=== TASK ===
Transcribe only the lines of the listing below from the one holding "washer = bpy.data.objects.new(OBJECT_NAME, data)" through the one holding "bpy.data.objects.remove(obj)", inclusive, without any change.

-- Start RECORDED INFORMATION --

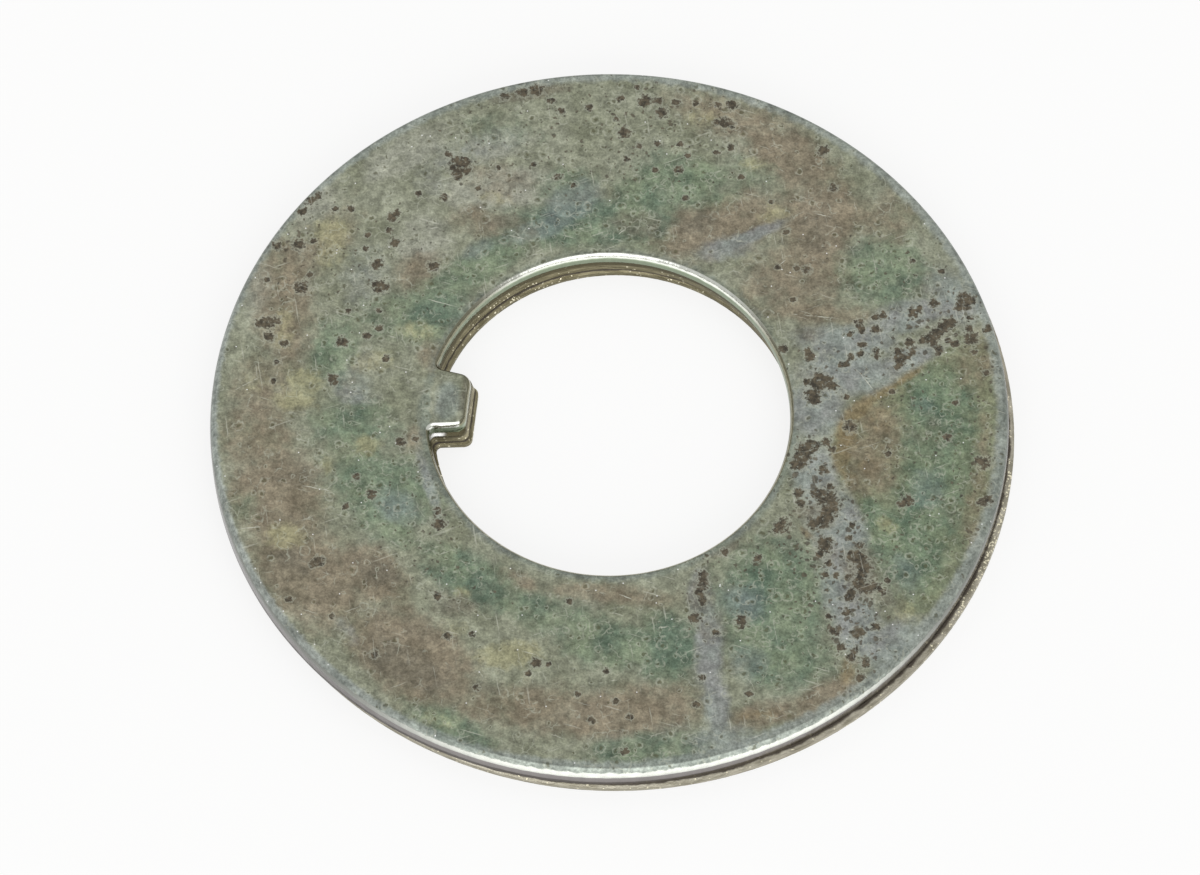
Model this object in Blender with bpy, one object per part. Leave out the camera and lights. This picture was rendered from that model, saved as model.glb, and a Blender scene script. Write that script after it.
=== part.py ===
# Tab lock washer, punched from flat steel plate and zinc plated.
#
# The washer lies flat: +Z is up, the origin is the centre of the bore in the plane of the
# lower face, and the tab that keys into the spindle's groove grows from the -X side of the bore.
# One stroke of a compound die cuts rim and bore from above, so every cut edge has the same
# zones, from the top down: a rolled shoulder, a burnished land, a crack line, and the torn
# break-out. The lower tool sat a little off centre, so the whole break-out is pushed one way.

import math

import bmesh
import bpy

MM = 0.001

# Plate and bore
OUTER_DIAMETER = 50.8 * MM
BORE_DIAMETER = 23.0 * MM
THICKNESS = 2.4 * MM

# Tab, measured on the burnished land
TAB_LENGTH = 2.5 * MM
TAB_TIP_WIDTH = 3.7 * MM
TAB_FLANK_ANGLE = math.radians(8.0)
TAB_CORNER_RADIUS = 0.80 * MM
TAB_ROOT_RADIUS = 0.35 * MM
TAB_LEAST_CORNER = 0.08 * MM
TAB_FLARE = 0.22 * MM

# Rolled shoulders of the rim and of the bore
RIM_ROLL_WIDTH = 0.42 * MM
RIM_ROLL_DEPTH = 0.90 * MM
BORE_ROLL_WIDTH = 0.40 * MM
BORE_ROLL_DEPTH = 0.40 * MM

# Burnished land of the bore, the rougher band below it, and the height in which the tab flares
BORE_LAND_HEIGHT = 0.68 * MM
BORE_BAND_INSET = 0.035 * MM
BORE_BAND_STEP = 0.05 * MM
TAB_FLARE_HEIGHT = 0.20 * MM

# Crack line and break-out
BREAK_OUT_HEIGHT = 0.60 * MM
BREAK_OUT_SHIFT = 0.45 * MM
BREAK_OUT_DIRECTION = math.radians(-17.0)
BREAK_OUT_SLOPE_HEIGHT = 0.16 * MM
BREAK_OUT_START_SHARE = 0.25
CRACK_DEPTH = 0.12 * MM
CRACK_HEIGHT = 0.08 * MM
FOOT_WIDTH = 0.08 * MM
FOOT_HEIGHT = 0.07 * MM

# How finely curves are divided
RIM_POINTS = 120
BORE_ARC_POINTS = 84
CORNER_POINTS = 6
ROLL_STEPS = 5

PLATE_COLOUR = (0.235, 0.250, 0.195, 1.0)
PLATE_ROUGHNESS = 0.42
SHARP_ANGLE = math.radians(32.0)
OBJECT_NAME = "tab_lock_washer"


def clear_scene():
    for old in list(bpy.data.objects):
        bpy.data.objects.remove(old, do_unlink=True)


def arc(centre, radius, start, end, count):
    """Points on a circular arc, both ends included."""
    points = []
    for step in range(count):
        angle = start + (end - start) * step / (count - 1)
        points.append((centre[0] + radius * math.cos(angle), centre[1] + radius * math.sin(angle)))
    return points


def rim_outline(inset, flare):
    """The outer circle, counter-clockwise, moved into the metal by the inset. It has no tab to flare."""
    radius = OUTER_DIAMETER / 2 - inset
    points = arc((0.0, 0.0), radius, 0.0, 2 * math.pi, RIM_POINTS + 1)
    return points[:-1]


def bore_outline(inset, flare):
    """The bore with its tab, clockwise. An inset widens the hole, and a flare widens only the tab."""
    sine = math.sin(TAB_FLANK_ANGLE)
    cosine = math.cos(TAB_FLANK_ANGLE)
    radius = BORE_DIAMETER / 2 + inset
    corner = max(TAB_CORNER_RADIUS - inset - flare, TAB_LEAST_CORNER)
    root = TAB_ROOT_RADIUS + inset
    tip_x = TAB_LENGTH - BORE_DIAMETER / 2 - inset

    # The upper flank leaves the sharp tip corner and widens towards the root
    half_tip = TAB_TIP_WIDTH / 2 + flare - inset / cosine + inset * sine / cosine
    outward = (-cosine, sine)
    normal = (sine, cosine)

    # Corner at the tip: tangent to the tip line and to the flank
    corner_run = corner * (1 - sine) / cosine
    corner_y = half_tip + outward[1] * corner_run - normal[1] * corner
    corner_arc = arc((tip_x - corner, corner_y), corner, 0.0, math.pi / 2 - TAB_FLANK_ANGLE, CORNER_POINTS)

    # Fillet at the root: tangent to the flank and, from inside, to the bore
    start_x = tip_x + normal[0] * root
    start_y = half_tip + normal[1] * root
    along = start_x * outward[0] + start_y * outward[1]
    beyond = (radius - root) ** 2 - start_x ** 2 - start_y ** 2
    run = math.sqrt(along ** 2 + beyond) - along
    root_x = start_x + outward[0] * run
    root_y = start_y + outward[1] * run
    touch = math.atan2(root_y, root_x)
    root_arc = arc((root_x, root_y), root, 1.5 * math.pi - TAB_FLANK_ANGLE, touch, CORNER_POINTS)

    upper = corner_arc + root_arc
    bore_arc = arc((0.0, 0.0), radius, touch, -touch, BORE_ARC_POINTS)
    lower = [(x, -y) for x, y in reversed(upper)]
    return [(tip_x, 0.0)] + upper + bore_arc[1:-1] + lower


# A section is a list of levels, from the lower face upwards. Each level has its height, its inset
# into the metal, its share of the break-out's sideways push and the tab's extra half width.
def break_out_section():
    slope_foot = BREAK_OUT_HEIGHT - CRACK_HEIGHT / 2 - BREAK_OUT_SLOPE_HEIGHT
    return [
        (0.0, FOOT_WIDTH, 1.0, TAB_FLARE),
        (FOOT_HEIGHT, 0.0, 1.0, TAB_FLARE),
        (slope_foot, 0.0, 1.0, TAB_FLARE),
        (BREAK_OUT_HEIGHT - CRACK_HEIGHT / 2, CRACK_DEPTH, BREAK_OUT_START_SHARE, TAB_FLARE),
        (BREAK_OUT_HEIGHT, CRACK_DEPTH, 0.0, TAB_FLARE),
        (BREAK_OUT_HEIGHT + CRACK_HEIGHT / 2, CRACK_DEPTH / 2, 0.0, TAB_FLARE),
    ]


def roll_section(width, depth):
    """The rolled shoulder, a quarter of an ellipse from the land up to the top face."""
    section = []
    for step in range(ROLL_STEPS + 1):
        turn = math.pi / 2 * step / ROLL_STEPS
        height = THICKNESS - depth * (1 - math.sin(turn))
        section.append((height, width * (1 - math.cos(turn)), 0.0, 0.0))
    return section


def rim_section():
    land_foot = BREAK_OUT_HEIGHT + CRACK_HEIGHT
    land = [(land_foot, 0.0, 0.0, 0.0)]
    return break_out_section() + land + roll_section(RIM_ROLL_WIDTH, RIM_ROLL_DEPTH)


def bore_section():
    band_foot = BREAK_OUT_HEIGHT + CRACK_HEIGHT
    land_foot = THICKNESS - BORE_ROLL_DEPTH - BORE_LAND_HEIGHT
    first_flare = TAB_FLARE * BORE_BAND_STEP / TAB_FLARE_HEIGHT
    band = [
        (band_foot, BORE_BAND_INSET, 0.0, TAB_FLARE),
        (land_foot - TAB_FLARE_HEIGHT, BORE_BAND_INSET, 0.0, TAB_FLARE),
        (land_foot - BORE_BAND_STEP, BORE_BAND_INSET, 0.0, first_flare),
        (land_foot, 0.0, 0.0, 0.0),
    ]
    return break_out_section() + band + roll_section(BORE_ROLL_WIDTH, BORE_ROLL_DEPTH)


def loft_wall(mesh, outline, section):
    """One wall of the washer: the outline repeated at every level of its section."""
    push_x = BREAK_OUT_SHIFT * math.cos(BREAK_OUT_DIRECTION)
    push_y = BREAK_OUT_SHIFT * math.sin(BREAK_OUT_DIRECTION)
    rings = []
    for height, inset, share, flare in section:
        points = outline(inset, flare)
        rings.append([mesh.verts.new((x + push_x * share, y + push_y * share, height)) for x, y in points])
    for below, above in zip(rings, rings[1:]):
        for index in range(len(below)):
            before = index - 1
            mesh.faces.new((below[before], below[index], above[index], above[before]))
    return rings[0], rings[-1]


def close_face(mesh, rim_ring, bore_ring, facing):
    """A flat face between the rim's ring and the bore's ring."""
    edges = []
    for ring in (rim_ring, bore_ring):
        edges += [mesh.edges.get((ring[index - 1], ring[index])) for index in range(len(ring))]
    filled = bmesh.ops.triangle_fill(mesh, use_beauty=True, edges=edges, normal=(0.0, 0.0, facing))
    for face in filled["geom"]:
        if isinstance(face, bmesh.types.BMFace):
            face.normal_update()
            if face.normal.z * facing < 0:
                face.normal_flip()


def plated_steel():
    material = bpy.data.materials.new("zinc_plated_steel")
    material.use_nodes = True
    shader = material.node_tree.nodes["Principled BSDF"]
    shader.inputs["Base Color"].default_value = PLATE_COLOUR
    shader.inputs["Roughness"].default_value = PLATE_ROUGHNESS
    shader.inputs["Metallic"].default_value = 1.0
    return material


def build_washer():
    collection = bpy.data.collections.new(OBJECT_NAME)
    bpy.context.scene.collection.children.link(collection)

    mesh = bmesh.new()
    rim_low, rim_high = loft_wall(mesh, rim_outline, rim_section())
    bore_low, bore_high = loft_wall(mesh, bore_outline, bore_section())
    close_face(mesh, rim_high, bore_high, 1.0)
    close_face(mesh, rim_low, bore_low, -1.0)

    data = bpy.data.meshes.new(OBJECT_NAME)
    mesh.to_mesh(data)
    mesh.free()
    data.shade_smooth()
    data.set_sharp_from_angle(angle=SHARP_ANGLE)
    data.materials.append(plated_steel())

    washer = bpy.data.objects.new(OBJECT_NAME, data)
    collection.objects.link(washer)
    return washer


clear_scene()
build_washer()
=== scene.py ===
import random
from functools import partial, reduce
from math import atan2, ceil, cos, hypot, pi, radians, sin, sqrt

import bpy
import numpy as np
from mathutils import Matrix, Vector
from mathutils.geometry import delaunay_2d_cdt


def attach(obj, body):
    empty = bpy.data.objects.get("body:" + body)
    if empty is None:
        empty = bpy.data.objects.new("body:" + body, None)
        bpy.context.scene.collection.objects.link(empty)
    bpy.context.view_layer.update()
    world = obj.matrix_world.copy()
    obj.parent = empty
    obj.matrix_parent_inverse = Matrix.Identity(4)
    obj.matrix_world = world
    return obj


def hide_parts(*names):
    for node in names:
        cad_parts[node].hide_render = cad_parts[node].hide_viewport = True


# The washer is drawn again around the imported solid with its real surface: torn break-out, wavy
# crack line, pitted and stained plate. Plan sizes and places are in millimetres.

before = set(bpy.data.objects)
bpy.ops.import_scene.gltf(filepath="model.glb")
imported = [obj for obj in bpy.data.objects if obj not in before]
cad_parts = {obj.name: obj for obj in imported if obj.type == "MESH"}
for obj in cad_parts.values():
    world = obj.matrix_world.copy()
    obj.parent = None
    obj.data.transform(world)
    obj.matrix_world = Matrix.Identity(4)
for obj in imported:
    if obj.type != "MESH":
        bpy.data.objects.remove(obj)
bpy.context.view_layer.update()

mm = 0.001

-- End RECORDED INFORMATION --

=== PROBLEM SOLUTION ===
    washer = bpy.data.objects.new(OBJECT_NAME, data)
    collection.objects.link(washer)
    return washer


clear_scene()
build_washer()
=== scene.py ===
import random
from functools import partial, reduce
from math import atan2, ceil, cos, hypot, pi, radians, sin, sqrt

import bpy
import numpy as np
from mathutils import Matrix, Vector
from mathutils.geometry import delaunay_2d_cdt


def attach(obj, body):
    empty = bpy.data.objects.get("body:" + body)
    if empty is None:
        empty = bpy.data.objects.new("body:" + body, None)
        bpy.context.scene.collection.objects.link(empty)
    bpy.context.view_layer.update()
    world = obj.matrix_world.copy()
    obj.parent = empty
    obj.matrix_parent_inverse = Matrix.Identity(4)
    obj.matrix_world = world
    return obj


def hide_parts(*names):
    for node in names:
        cad_parts[node].hide_render = cad_parts[node].hide_viewport = True


# The washer is drawn again around the imported solid with its real surface: torn break-out, wavy
# crack line, pitted and stained plate. Plan sizes and places are in millimetres.

before = set(bpy.data.objects)
bpy.ops.import_scene.gltf(filepath="model.glb")
imported = [obj for obj in bpy.data.objects if obj not in before]
cad_parts = {obj.name: obj for obj in imported if obj.type == "MESH"}
for obj in cad_parts.values():
    world = obj.matrix_world.copy()
    obj.parent = None
    obj.data.transform(world)
    obj.matrix_world = Matrix.Identity(4)
for obj in imported:
    if obj.type != "MESH":
        bpy.data.objects.remove(obj)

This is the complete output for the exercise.